Icelanders who are in favor of restarting talks view joining the EU as “important for international security and an opportunity for better integration in Europe,” said The Guardian. There have been considerations for a while about Iceland joining the bloc, but the turbocharged referendum “was in part motivated by threats from the U.S., a longtime close ally of Iceland, to forcibly acquire its closest neighbor, Greenland.” The “international order that underpinned our security and prosperity for decades is under serious pressure,” Icelandic Foreign Minister Þorgerður Katrín Gunnarsdóttir told the outlet.

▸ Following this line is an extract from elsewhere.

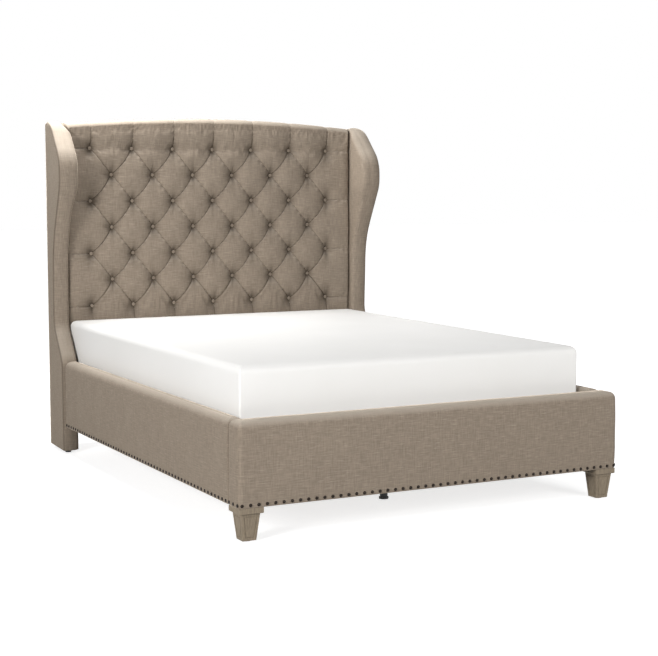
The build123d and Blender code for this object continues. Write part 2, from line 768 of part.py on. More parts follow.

The EU has “intensified a rethink of its Arctic strategy since Trump’s rhetoric over Greenland, a semi-autonomous Danish territory, reached a peak earlier this year,” said Mari Novik at the Financial Times. Iceland was previously at an impasse with the EU over regulations regarding fishing, a major industry in the country, but the organization could “offer Iceland a carve-out on fishing policy to accelerate the country’s potential bid to join the bloc.”

‘Half the country will be upset with the result’

Not all Icelanders are eager to join the EU. Some feel the country is “locked in an existential fight for Iceland’s soul, where extreme measures might be justifiable,” said Elías Þórsson at The Reykjavík Grapevine, an Icelandic news magazine. Politics in Iceland “tend to be rather benign,” but there is “something about the EU debate that stirs the pot of public opinion.” Polls show that “about half the country will be upset with the result” of the referendum, no matter what side wins.

Those who oppose becoming part of the EU harken back to a “well-known refrain in Icelandic political discourse” that the “nation is being betrayed, that some kind of treason is underway, that foreigners are being allowed to come and run everything in Iceland,” political scientist Ólafur Harðarson said to the Grapevine. Some feel that EU membership “would mean giving up Iceland’s sovereignty,” said Þórsson.


The aforementioned fishing industry may be what the referendum ultimately comes down to. Icelanders have recently “watched with alarm as Ireland, an EU member, has endured cuts to fishing quotas that have devastated its coastal communities,” said Amelia Nierenberg at The New York Times, and the island’s people are fearful the EU could do the same thing to Iceland without a carve-out. “People feel that they might be forced to pick a side,” Eirikur Bergmann, a politics professor at Iceland’s Bifrost University, told the Times. “And then there is really only one side to pick.”